>>>>>

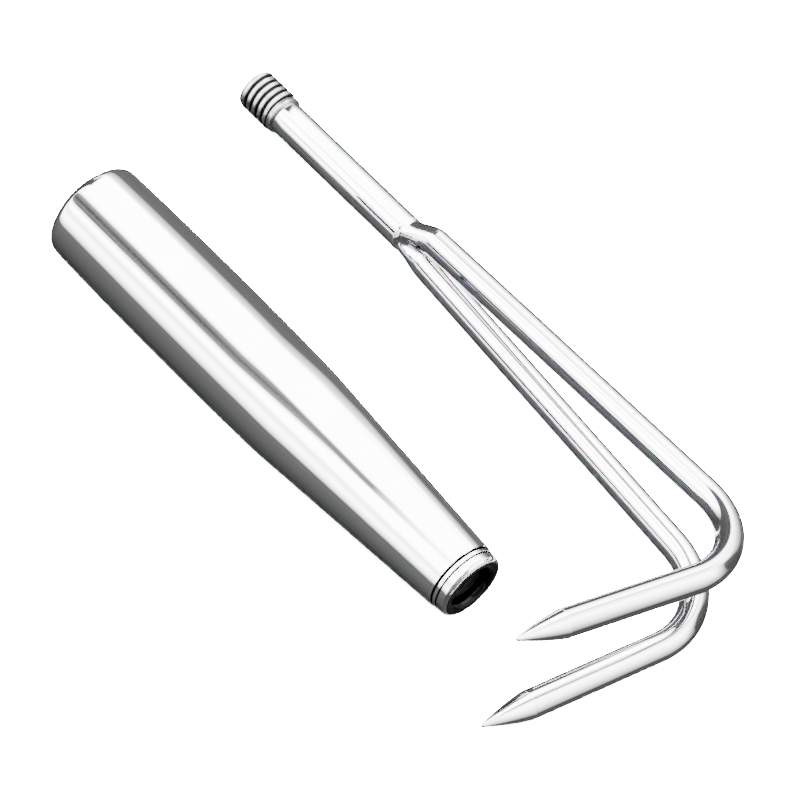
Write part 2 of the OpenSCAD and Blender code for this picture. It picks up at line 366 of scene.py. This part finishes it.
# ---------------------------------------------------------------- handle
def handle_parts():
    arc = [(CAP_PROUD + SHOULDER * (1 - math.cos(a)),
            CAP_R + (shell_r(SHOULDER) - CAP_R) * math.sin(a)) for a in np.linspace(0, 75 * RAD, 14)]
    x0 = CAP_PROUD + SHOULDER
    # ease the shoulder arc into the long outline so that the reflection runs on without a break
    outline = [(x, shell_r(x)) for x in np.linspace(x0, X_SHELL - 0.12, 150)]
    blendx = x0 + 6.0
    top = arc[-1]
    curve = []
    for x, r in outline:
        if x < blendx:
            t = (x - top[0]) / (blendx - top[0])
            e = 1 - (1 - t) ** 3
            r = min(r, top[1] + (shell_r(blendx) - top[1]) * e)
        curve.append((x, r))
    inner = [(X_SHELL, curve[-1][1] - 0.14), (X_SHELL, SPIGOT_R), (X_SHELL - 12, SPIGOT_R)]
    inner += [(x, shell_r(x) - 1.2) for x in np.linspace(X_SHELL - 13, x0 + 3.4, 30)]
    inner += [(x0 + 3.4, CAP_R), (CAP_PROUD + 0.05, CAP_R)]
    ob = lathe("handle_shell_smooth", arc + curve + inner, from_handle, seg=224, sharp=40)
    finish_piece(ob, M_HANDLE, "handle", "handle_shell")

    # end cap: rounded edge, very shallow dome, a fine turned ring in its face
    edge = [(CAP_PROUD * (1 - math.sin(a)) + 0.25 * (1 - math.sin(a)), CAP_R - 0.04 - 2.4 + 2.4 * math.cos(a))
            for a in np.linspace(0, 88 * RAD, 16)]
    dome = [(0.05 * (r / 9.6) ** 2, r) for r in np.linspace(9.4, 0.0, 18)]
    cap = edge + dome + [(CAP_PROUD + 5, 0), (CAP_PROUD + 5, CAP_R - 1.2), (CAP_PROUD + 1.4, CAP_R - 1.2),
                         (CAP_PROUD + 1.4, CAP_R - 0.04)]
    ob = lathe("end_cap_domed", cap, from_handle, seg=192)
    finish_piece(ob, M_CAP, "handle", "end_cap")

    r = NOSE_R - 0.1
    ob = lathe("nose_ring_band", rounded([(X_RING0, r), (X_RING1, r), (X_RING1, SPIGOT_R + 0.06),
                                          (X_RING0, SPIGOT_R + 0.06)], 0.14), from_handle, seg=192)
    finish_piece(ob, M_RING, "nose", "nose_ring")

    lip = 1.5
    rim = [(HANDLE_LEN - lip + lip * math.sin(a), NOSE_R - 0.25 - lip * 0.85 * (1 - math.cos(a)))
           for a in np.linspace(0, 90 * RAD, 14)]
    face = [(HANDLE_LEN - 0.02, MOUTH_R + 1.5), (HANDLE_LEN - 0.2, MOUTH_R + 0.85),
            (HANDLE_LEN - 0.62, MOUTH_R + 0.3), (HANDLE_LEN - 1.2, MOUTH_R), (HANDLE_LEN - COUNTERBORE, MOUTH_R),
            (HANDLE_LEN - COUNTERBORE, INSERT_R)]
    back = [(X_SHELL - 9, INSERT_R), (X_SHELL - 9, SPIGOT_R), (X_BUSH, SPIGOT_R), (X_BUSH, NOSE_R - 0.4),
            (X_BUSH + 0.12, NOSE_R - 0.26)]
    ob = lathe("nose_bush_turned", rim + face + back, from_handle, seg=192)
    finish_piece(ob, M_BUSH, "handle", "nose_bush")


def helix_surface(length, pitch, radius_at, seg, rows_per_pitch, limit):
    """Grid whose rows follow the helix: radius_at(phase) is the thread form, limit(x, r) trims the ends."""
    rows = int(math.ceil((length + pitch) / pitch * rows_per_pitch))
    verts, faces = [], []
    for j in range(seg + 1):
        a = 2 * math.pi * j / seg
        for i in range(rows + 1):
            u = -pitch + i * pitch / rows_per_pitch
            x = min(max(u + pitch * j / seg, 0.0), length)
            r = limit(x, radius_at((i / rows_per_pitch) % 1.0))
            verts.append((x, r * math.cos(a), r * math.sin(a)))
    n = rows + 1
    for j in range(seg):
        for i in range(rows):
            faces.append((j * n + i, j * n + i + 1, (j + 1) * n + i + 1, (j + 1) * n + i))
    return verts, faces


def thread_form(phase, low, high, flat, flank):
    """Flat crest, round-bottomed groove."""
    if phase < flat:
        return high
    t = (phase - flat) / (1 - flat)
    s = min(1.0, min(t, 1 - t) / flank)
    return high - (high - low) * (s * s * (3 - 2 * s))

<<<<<
>>>>>

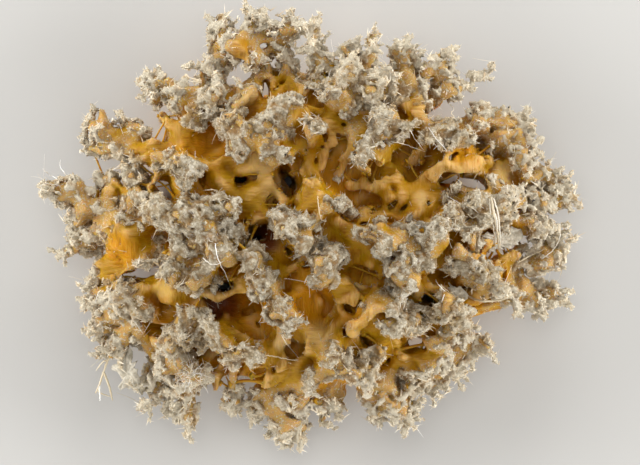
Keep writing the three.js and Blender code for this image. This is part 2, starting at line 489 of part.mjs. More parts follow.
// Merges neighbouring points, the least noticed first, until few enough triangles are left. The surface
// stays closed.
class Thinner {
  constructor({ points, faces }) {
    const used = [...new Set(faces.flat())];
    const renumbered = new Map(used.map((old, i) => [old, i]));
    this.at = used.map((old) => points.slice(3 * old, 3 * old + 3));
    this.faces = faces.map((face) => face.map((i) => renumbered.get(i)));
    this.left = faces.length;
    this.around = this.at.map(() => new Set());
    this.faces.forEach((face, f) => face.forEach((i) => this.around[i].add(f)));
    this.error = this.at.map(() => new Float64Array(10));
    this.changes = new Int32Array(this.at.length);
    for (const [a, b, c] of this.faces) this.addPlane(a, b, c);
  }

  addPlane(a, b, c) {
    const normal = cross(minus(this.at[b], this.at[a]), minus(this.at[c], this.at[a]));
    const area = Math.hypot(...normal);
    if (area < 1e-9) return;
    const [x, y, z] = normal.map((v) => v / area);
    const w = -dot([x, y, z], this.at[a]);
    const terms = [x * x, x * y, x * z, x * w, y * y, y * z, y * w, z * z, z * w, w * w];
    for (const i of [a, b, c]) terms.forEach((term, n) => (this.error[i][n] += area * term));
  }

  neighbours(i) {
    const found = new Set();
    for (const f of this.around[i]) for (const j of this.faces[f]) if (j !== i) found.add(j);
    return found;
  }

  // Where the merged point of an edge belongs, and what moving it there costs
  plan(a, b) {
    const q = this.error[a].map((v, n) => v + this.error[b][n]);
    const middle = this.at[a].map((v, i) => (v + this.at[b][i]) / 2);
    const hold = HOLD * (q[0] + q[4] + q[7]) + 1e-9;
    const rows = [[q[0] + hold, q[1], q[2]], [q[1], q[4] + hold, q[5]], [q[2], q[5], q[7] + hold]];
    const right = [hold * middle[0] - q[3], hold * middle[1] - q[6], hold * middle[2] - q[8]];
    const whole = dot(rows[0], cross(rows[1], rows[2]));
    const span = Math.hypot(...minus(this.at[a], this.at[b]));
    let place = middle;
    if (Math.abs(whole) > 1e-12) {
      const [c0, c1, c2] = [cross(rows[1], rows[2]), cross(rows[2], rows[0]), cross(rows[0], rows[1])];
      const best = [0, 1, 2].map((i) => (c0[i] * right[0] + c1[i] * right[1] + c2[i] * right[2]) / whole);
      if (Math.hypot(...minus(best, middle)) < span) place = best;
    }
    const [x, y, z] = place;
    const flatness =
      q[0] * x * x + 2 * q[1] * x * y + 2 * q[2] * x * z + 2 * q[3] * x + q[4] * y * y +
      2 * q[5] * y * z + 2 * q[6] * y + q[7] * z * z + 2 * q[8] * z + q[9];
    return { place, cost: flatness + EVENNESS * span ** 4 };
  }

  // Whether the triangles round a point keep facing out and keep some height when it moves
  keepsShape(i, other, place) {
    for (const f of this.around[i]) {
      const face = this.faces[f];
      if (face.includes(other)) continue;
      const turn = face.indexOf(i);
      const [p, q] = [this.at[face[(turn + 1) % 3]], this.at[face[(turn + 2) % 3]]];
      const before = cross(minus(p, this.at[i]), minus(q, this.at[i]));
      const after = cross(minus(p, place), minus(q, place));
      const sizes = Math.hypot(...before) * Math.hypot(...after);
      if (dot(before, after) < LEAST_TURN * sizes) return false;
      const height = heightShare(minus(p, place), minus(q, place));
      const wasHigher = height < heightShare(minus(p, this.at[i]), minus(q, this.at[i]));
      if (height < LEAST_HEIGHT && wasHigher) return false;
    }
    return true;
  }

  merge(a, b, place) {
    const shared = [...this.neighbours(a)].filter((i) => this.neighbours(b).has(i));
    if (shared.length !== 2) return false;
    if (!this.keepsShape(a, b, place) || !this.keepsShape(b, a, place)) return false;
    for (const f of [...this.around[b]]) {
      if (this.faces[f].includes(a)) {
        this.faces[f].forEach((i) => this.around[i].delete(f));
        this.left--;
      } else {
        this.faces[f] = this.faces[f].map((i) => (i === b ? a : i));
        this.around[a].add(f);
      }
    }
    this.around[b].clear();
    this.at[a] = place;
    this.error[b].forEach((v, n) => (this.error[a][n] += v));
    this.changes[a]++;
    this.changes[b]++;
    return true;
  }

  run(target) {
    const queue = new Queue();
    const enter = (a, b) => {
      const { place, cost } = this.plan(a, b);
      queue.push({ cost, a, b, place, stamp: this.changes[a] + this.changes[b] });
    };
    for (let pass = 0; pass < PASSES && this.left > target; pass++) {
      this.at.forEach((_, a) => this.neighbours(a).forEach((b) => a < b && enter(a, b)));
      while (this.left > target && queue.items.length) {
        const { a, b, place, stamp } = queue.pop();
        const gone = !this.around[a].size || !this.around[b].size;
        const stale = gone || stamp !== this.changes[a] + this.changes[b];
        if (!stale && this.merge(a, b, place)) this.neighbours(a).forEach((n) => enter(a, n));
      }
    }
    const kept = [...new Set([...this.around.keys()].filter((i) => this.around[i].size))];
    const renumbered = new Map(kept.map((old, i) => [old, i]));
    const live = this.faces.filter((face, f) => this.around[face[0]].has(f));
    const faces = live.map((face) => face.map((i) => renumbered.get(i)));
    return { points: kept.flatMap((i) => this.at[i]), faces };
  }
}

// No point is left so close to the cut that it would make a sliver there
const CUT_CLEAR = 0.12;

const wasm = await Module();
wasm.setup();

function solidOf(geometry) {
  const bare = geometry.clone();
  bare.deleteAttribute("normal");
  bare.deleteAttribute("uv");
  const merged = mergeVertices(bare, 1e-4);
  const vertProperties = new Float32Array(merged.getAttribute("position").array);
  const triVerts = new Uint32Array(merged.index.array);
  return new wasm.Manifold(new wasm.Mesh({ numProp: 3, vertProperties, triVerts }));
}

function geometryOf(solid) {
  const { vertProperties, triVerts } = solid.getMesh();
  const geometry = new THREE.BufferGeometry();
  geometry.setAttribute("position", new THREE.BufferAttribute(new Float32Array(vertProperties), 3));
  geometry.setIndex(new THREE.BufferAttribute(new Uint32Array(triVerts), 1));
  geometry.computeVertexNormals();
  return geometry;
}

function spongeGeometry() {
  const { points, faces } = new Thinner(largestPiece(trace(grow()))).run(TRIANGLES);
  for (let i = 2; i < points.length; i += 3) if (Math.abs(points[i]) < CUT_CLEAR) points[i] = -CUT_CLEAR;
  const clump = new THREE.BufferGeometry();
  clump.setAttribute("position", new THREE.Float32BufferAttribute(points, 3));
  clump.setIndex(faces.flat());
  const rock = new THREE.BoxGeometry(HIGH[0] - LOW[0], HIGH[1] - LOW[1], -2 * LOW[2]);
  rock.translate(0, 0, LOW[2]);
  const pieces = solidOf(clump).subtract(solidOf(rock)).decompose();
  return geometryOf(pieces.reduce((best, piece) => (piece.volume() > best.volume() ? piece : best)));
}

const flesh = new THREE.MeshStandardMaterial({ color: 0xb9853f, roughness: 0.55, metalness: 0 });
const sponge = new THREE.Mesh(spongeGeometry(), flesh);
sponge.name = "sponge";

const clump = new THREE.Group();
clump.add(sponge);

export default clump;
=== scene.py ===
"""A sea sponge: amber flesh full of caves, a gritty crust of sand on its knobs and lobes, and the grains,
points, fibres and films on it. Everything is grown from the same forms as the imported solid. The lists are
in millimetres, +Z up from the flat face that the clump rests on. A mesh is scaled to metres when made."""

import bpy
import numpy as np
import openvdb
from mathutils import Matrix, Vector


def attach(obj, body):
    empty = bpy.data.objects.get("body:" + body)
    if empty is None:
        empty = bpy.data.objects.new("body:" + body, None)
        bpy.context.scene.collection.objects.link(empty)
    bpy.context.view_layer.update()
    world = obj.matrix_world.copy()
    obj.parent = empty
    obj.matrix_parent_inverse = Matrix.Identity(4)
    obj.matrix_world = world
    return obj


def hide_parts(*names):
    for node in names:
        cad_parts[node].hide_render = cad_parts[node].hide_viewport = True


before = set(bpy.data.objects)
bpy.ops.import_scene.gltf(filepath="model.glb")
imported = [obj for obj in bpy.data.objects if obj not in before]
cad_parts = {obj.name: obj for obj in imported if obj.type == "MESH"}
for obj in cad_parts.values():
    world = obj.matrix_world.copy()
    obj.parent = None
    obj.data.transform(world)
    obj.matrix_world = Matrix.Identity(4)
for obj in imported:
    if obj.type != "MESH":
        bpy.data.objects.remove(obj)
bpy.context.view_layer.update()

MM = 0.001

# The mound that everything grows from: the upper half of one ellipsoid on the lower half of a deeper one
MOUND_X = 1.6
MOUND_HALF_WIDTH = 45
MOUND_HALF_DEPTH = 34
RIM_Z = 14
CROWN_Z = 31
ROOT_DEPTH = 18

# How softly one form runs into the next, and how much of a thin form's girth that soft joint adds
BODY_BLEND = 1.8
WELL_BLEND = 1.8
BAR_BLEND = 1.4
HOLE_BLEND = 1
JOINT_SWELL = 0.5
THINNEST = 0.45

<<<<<

▶ **SHORT EXERCISE**: Return only those lines of the records that contain the string "context".

▶ **TASK ANSWER**:
        bpy.context.scene.collection.objects.link(empty)
    bpy.context.view_layer.update()
bpy.context.view_layer.update()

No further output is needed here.